### WHAT THIS TASK INVOLVES
Print every line of the listing exactly, please.

====== MATERIAL TO PROCESS ======

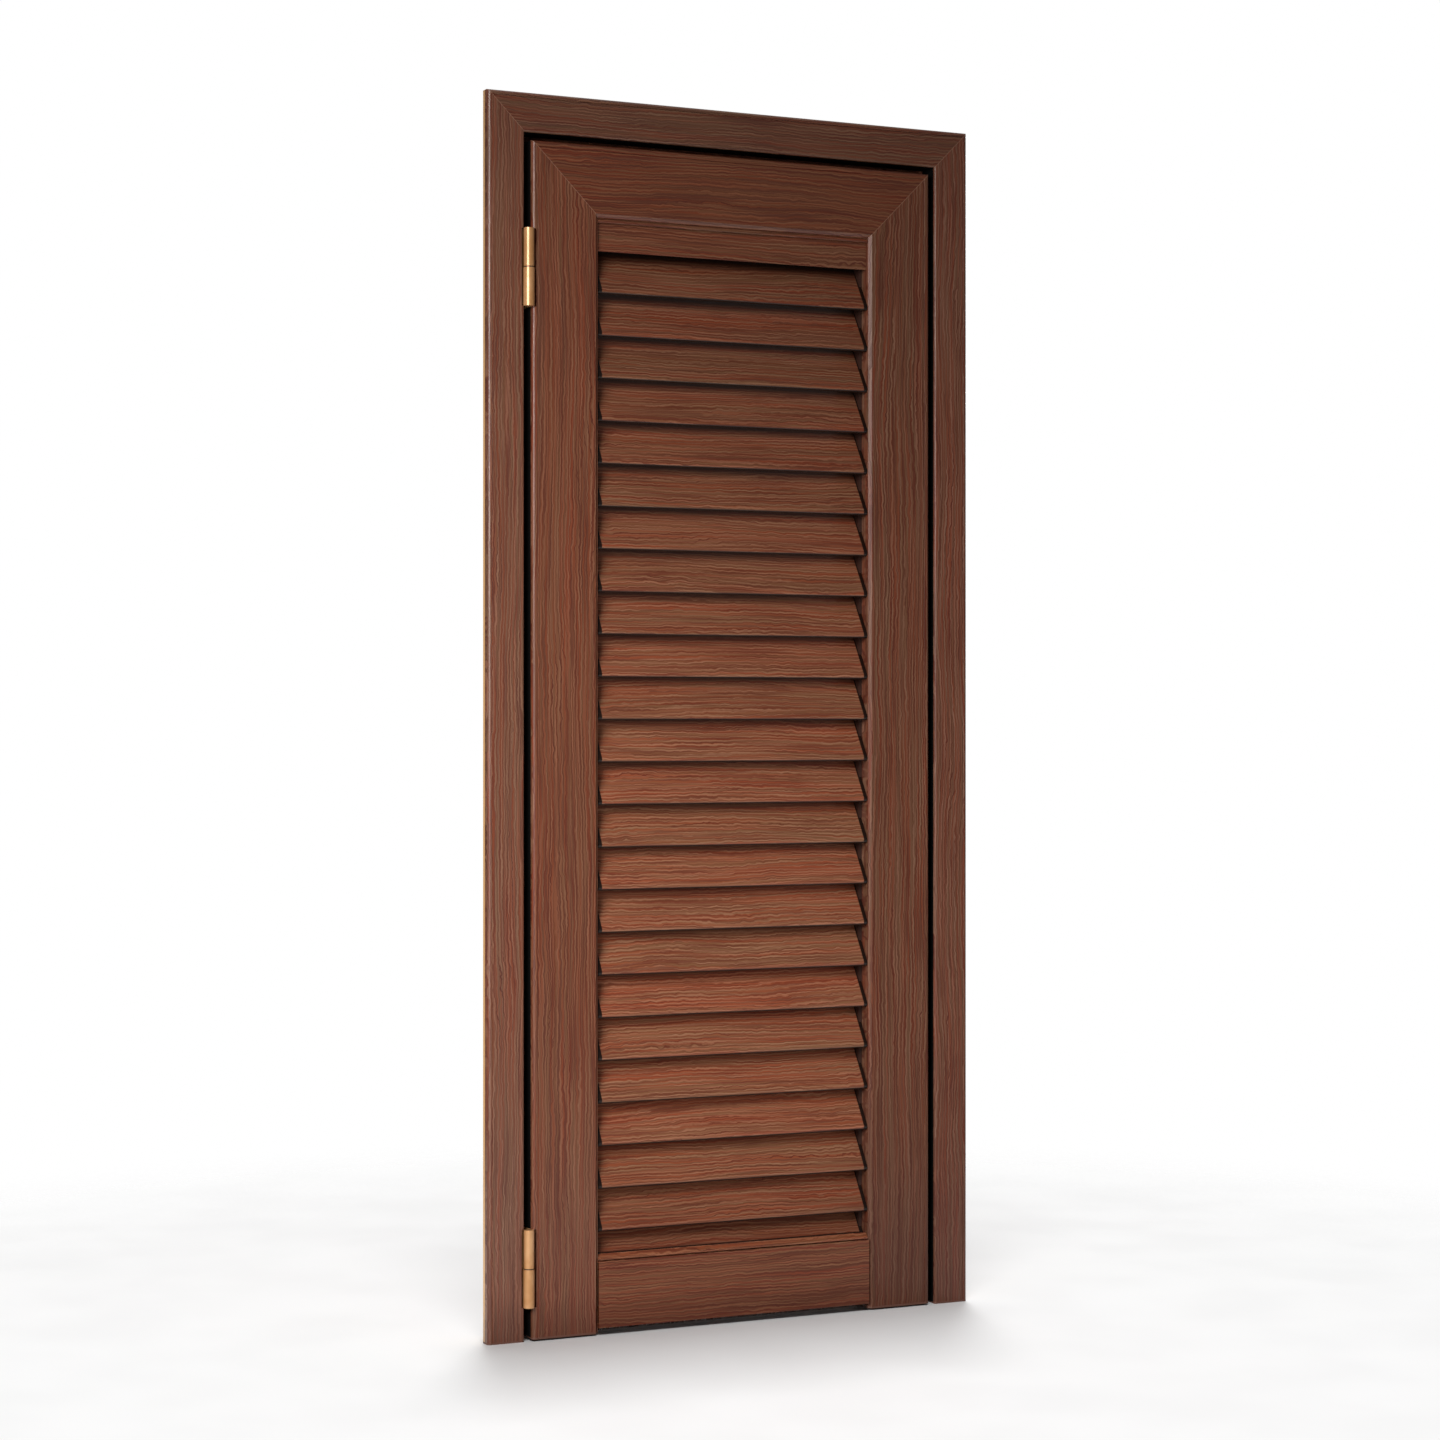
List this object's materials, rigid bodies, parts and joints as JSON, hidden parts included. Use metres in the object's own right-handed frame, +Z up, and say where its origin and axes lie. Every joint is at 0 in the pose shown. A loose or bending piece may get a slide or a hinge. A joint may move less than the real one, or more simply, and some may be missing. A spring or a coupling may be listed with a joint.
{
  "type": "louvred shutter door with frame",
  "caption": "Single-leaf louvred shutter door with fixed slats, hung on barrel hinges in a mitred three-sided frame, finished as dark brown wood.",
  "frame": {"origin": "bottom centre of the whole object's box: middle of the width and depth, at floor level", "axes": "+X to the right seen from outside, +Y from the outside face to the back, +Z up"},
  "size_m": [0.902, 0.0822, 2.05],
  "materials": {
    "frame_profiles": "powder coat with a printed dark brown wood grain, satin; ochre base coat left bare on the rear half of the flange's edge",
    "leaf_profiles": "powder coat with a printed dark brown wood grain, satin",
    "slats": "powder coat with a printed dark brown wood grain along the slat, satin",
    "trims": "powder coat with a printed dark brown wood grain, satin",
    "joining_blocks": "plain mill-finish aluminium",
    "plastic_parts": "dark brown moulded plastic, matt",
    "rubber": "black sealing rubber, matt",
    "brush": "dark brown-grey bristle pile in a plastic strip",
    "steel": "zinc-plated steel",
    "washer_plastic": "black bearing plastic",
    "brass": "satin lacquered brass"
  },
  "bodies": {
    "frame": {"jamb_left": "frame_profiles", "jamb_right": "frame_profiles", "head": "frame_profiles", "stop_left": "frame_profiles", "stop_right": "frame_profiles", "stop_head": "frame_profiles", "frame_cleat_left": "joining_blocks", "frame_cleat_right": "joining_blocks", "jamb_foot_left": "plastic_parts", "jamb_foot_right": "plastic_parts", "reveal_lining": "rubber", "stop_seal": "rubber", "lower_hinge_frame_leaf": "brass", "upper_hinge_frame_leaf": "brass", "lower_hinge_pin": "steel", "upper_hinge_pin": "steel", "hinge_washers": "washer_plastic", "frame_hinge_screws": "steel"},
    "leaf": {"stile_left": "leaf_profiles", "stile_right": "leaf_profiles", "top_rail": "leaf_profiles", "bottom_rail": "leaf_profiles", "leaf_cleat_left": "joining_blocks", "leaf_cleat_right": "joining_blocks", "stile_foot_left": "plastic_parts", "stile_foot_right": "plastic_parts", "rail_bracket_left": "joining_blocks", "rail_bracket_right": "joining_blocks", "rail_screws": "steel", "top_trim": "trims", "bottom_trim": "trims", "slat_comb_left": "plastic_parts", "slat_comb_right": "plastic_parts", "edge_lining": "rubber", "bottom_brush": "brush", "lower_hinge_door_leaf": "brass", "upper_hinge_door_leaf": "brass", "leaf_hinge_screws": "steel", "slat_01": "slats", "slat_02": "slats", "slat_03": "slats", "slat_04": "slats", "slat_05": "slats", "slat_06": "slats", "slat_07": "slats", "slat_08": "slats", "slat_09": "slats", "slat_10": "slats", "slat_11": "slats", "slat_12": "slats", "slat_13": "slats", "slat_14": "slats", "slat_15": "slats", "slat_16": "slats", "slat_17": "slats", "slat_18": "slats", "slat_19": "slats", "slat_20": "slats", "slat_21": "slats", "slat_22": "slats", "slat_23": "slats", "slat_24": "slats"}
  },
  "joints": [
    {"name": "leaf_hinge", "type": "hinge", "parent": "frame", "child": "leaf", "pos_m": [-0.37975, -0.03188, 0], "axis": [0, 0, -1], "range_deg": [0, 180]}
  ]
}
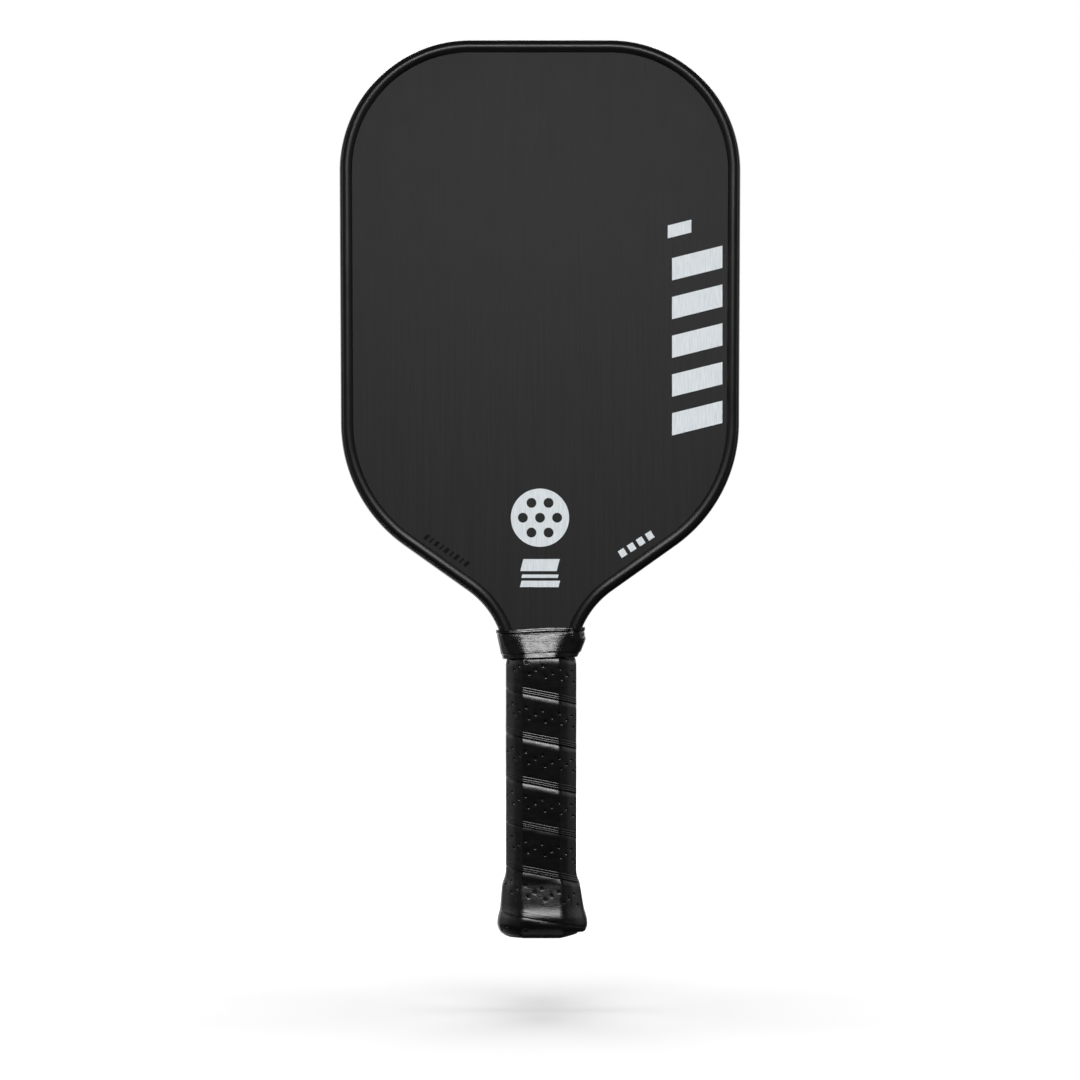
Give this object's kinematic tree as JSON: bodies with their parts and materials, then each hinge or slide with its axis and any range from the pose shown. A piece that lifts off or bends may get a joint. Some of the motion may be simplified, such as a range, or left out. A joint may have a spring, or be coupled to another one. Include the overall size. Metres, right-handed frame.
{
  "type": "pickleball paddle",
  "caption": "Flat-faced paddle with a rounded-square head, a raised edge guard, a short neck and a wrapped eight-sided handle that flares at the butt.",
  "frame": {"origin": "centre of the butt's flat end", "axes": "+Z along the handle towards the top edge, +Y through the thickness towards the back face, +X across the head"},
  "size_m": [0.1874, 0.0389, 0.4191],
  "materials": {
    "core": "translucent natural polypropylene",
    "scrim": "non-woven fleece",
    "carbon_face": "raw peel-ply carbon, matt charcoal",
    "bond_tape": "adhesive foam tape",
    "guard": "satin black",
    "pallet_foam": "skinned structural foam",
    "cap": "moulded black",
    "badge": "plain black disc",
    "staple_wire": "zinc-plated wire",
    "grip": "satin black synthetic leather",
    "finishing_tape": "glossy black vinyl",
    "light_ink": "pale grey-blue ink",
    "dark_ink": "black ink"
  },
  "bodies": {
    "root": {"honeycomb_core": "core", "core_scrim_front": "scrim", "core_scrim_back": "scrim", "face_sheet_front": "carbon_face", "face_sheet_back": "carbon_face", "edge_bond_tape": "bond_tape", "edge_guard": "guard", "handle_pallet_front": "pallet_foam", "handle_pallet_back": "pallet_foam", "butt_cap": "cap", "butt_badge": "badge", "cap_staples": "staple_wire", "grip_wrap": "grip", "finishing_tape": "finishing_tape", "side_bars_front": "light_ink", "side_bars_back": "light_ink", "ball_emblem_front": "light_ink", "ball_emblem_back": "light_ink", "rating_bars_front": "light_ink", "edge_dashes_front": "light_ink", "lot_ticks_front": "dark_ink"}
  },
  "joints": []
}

======

### EXPECTED ANSWER
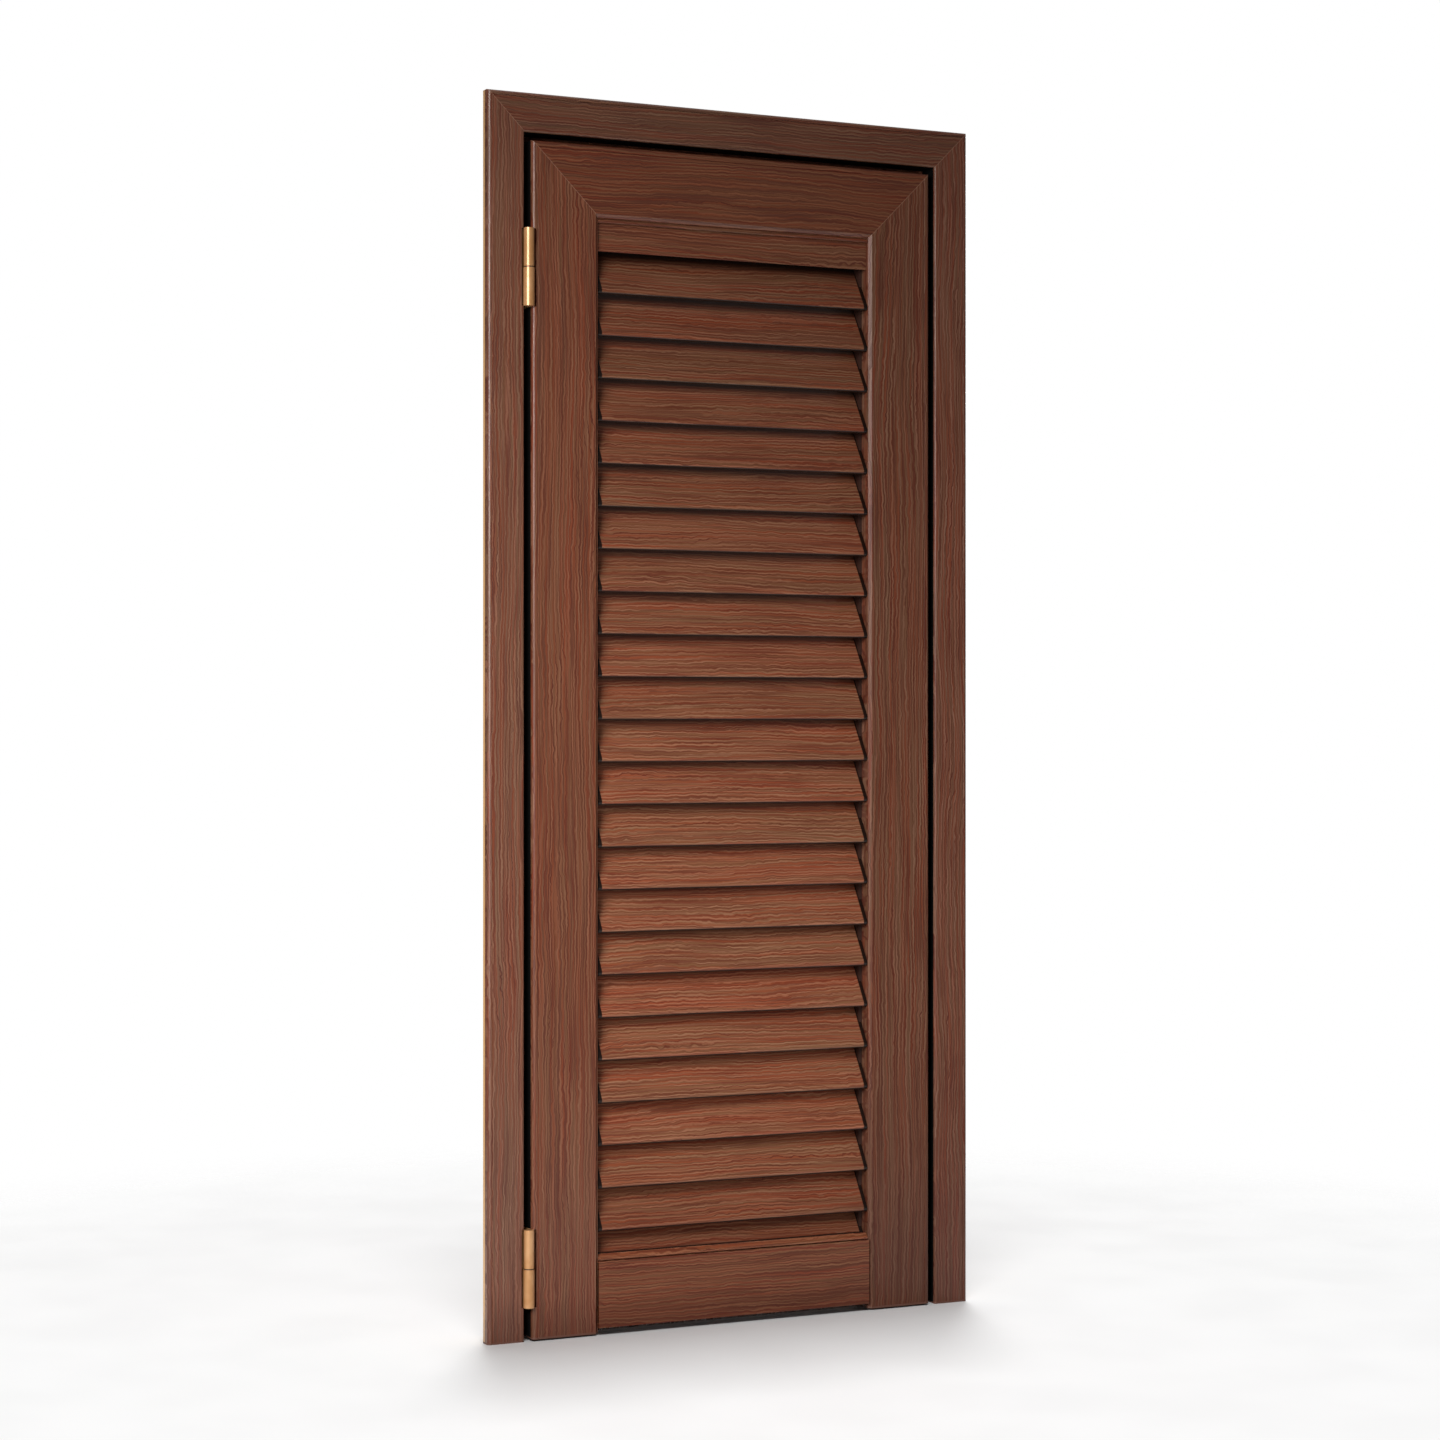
List this object's materials, rigid bodies, parts and joints as JSON, hidden parts included. Use metres in the object's own right-handed frame, +Z up, and say where its origin and axes lie. Every joint is at 0 in the pose shown. A loose or bending piece may get a slide or a hinge. A joint may move less than the real one, or more simply, and some may be missing. A spring or a coupling may be listed with a joint.
{
  "type": "louvred shutter door with frame",
  "caption": "Single-leaf louvred shutter door with fixed slats, hung on barrel hinges in a mitred three-sided frame, finished as dark brown wood.",
  "frame": {"origin": "bottom centre of the whole object's box: middle of the width and depth, at floor level", "axes": "+X to the right seen from outside, +Y from the outside face to the back, +Z up"},
  "size_m": [0.902, 0.0822, 2.05],
  "materials": {
    "frame_profiles": "powder coat with a printed dark brown wood grain, satin; ochre base coat left bare on the rear half of the flange's edge",
    "leaf_profiles": "powder coat with a printed dark brown wood grain, satin",
    "slats": "powder coat with a printed dark brown wood grain along the slat, satin",
    "trims": "powder coat with a printed dark brown wood grain, satin",
    "joining_blocks": "plain mill-finish aluminium",
    "plastic_parts": "dark brown moulded plastic, matt",
    "rubber": "black sealing rubber, matt",
    "brush": "dark brown-grey bristle pile in a plastic strip",
    "steel": "zinc-plated steel",
    "washer_plastic": "black bearing plastic",
    "brass": "satin lacquered brass"
  },
  "bodies": {
    "frame": {"jamb_left": "frame_profiles", "jamb_right": "frame_profiles", "head": "frame_profiles", "stop_left": "frame_profiles", "stop_right": "frame_profiles", "stop_head": "frame_profiles", "frame_cleat_left": "joining_blocks", "frame_cleat_right": "joining_blocks", "jamb_foot_left": "plastic_parts", "jamb_foot_right": "plastic_parts", "reveal_lining": "rubber", "stop_seal": "rubber", "lower_hinge_frame_leaf": "brass", "upper_hinge_frame_leaf": "brass", "lower_hinge_pin": "steel", "upper_hinge_pin": "steel", "hinge_washers": "washer_plastic", "frame_hinge_screws": "steel"},
    "leaf": {"stile_left": "leaf_profiles", "stile_right": "leaf_profiles", "top_rail": "leaf_profiles", "bottom_rail": "leaf_profiles", "leaf_cleat_left": "joining_blocks", "leaf_cleat_right": "joining_blocks", "stile_foot_left": "plastic_parts", "stile_foot_right": "plastic_parts", "rail_bracket_left": "joining_blocks", "rail_bracket_right": "joining_blocks", "rail_screws": "steel", "top_trim": "trims", "bottom_trim": "trims", "slat_comb_left": "plastic_parts", "slat_comb_right": "plastic_parts", "edge_lining": "rubber", "bottom_brush": "brush", "lower_hinge_door_leaf": "brass", "upper_hinge_door_leaf": "brass", "leaf_hinge_screws": "steel", "slat_01": "slats", "slat_02": "slats", "slat_03": "slats", "slat_04": "slats", "slat_05": "slats", "slat_06": "slats", "slat_07": "slats", "slat_08": "slats", "slat_09": "slats", "slat_10": "slats", "slat_11": "slats", "slat_12": "slats", "slat_13": "slats", "slat_14": "slats", "slat_15": "slats", "slat_16": "slats", "slat_17": "slats", "slat_18": "slats", "slat_19": "slats", "slat_20": "slats", "slat_21": "slats", "slat_22": "slats", "slat_23": "slats", "slat_24": "slats"}
  },
  "joints": [
    {"name": "leaf_hinge", "type": "hinge", "parent": "frame", "child": "leaf", "pos_m": [-0.37975, -0.03188, 0], "axis": [0, 0, -1], "range_deg": [0, 180]}
  ]
}
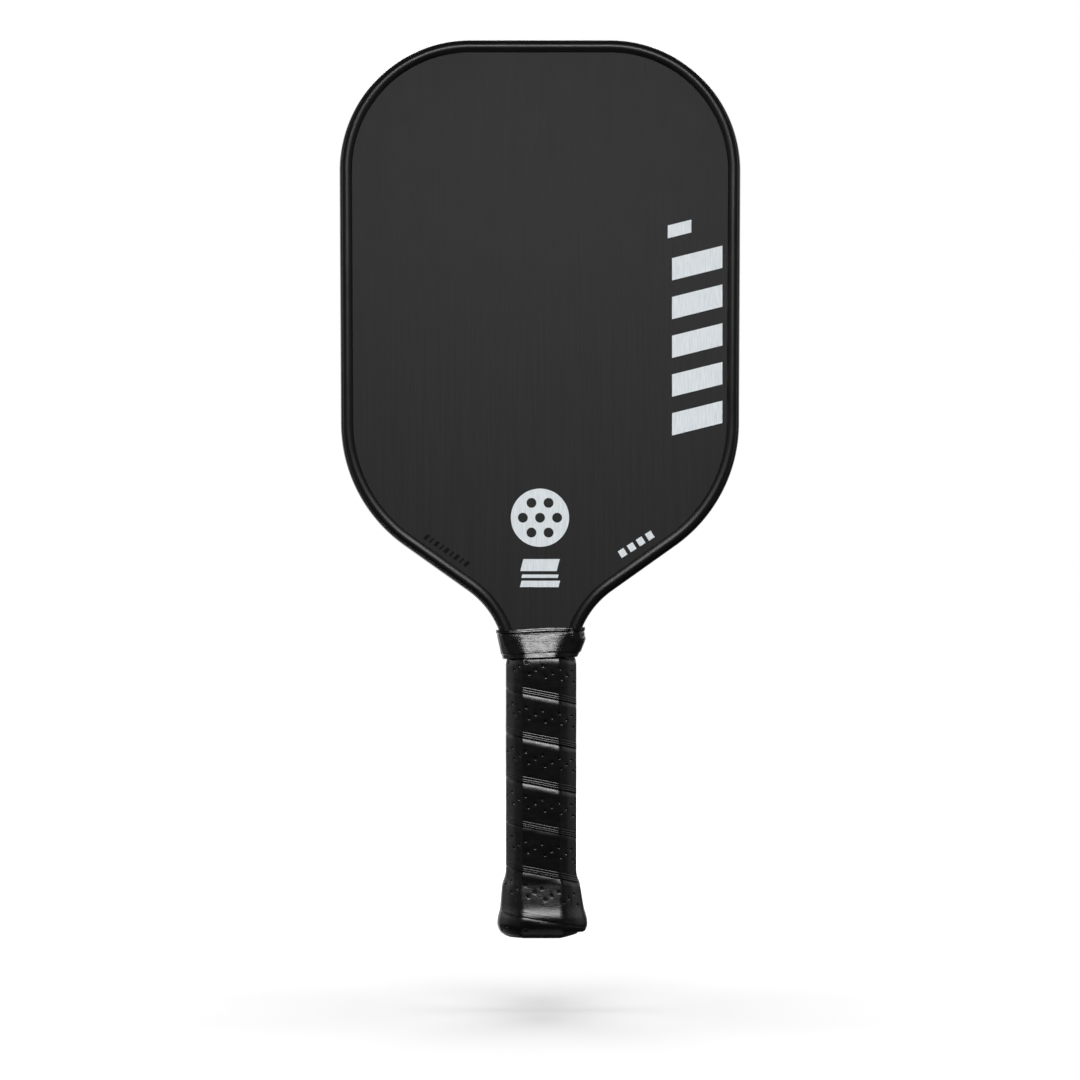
Give this object's kinematic tree as JSON: bodies with their parts and materials, then each hinge or slide with its axis and any range from the pose shown. A piece that lifts off or bends may get a joint. Some of the motion may be simplified, such as a range, or left out. A joint may have a spring, or be coupled to another one. Include the overall size. Metres, right-handed frame.
{
  "type": "pickleball paddle",
  "caption": "Flat-faced paddle with a rounded-square head, a raised edge guard, a short neck and a wrapped eight-sided handle that flares at the butt.",
  "frame": {"origin": "centre of the butt's flat end", "axes": "+Z along the handle towards the top edge, +Y through the thickness towards the back face, +X across the head"},
  "size_m": [0.1874, 0.0389, 0.4191],
  "materials": {
    "core": "translucent natural polypropylene",
    "scrim": "non-woven fleece",
    "carbon_face": "raw peel-ply carbon, matt charcoal",
    "bond_tape": "adhesive foam tape",
    "guard": "satin black",
    "pallet_foam": "skinned structural foam",
    "cap": "moulded black",
    "badge": "plain black disc",
    "staple_wire": "zinc-plated wire",
    "grip": "satin black synthetic leather",
    "finishing_tape": "glossy black vinyl",
    "light_ink": "pale grey-blue ink",
    "dark_ink": "black ink"
  },
  "bodies": {
    "root": {"honeycomb_core": "core", "core_scrim_front": "scrim", "core_scrim_back": "scrim", "face_sheet_front": "carbon_face", "face_sheet_back": "carbon_face", "edge_bond_tape": "bond_tape", "edge_guard": "guard", "handle_pallet_front": "pallet_foam", "handle_pallet_back": "pallet_foam", "butt_cap": "cap", "butt_badge": "badge", "cap_staples": "staple_wire", "grip_wrap": "grip", "finishing_tape": "finishing_tape", "side_bars_front": "light_ink", "side_bars_back": "light_ink", "ball_emblem_front": "light_ink", "ball_emblem_back": "light_ink", "rating_bars_front": "light_ink", "edge_dashes_front": "light_ink", "lot_ticks_front": "dark_ink"}
  },
  "joints": []
}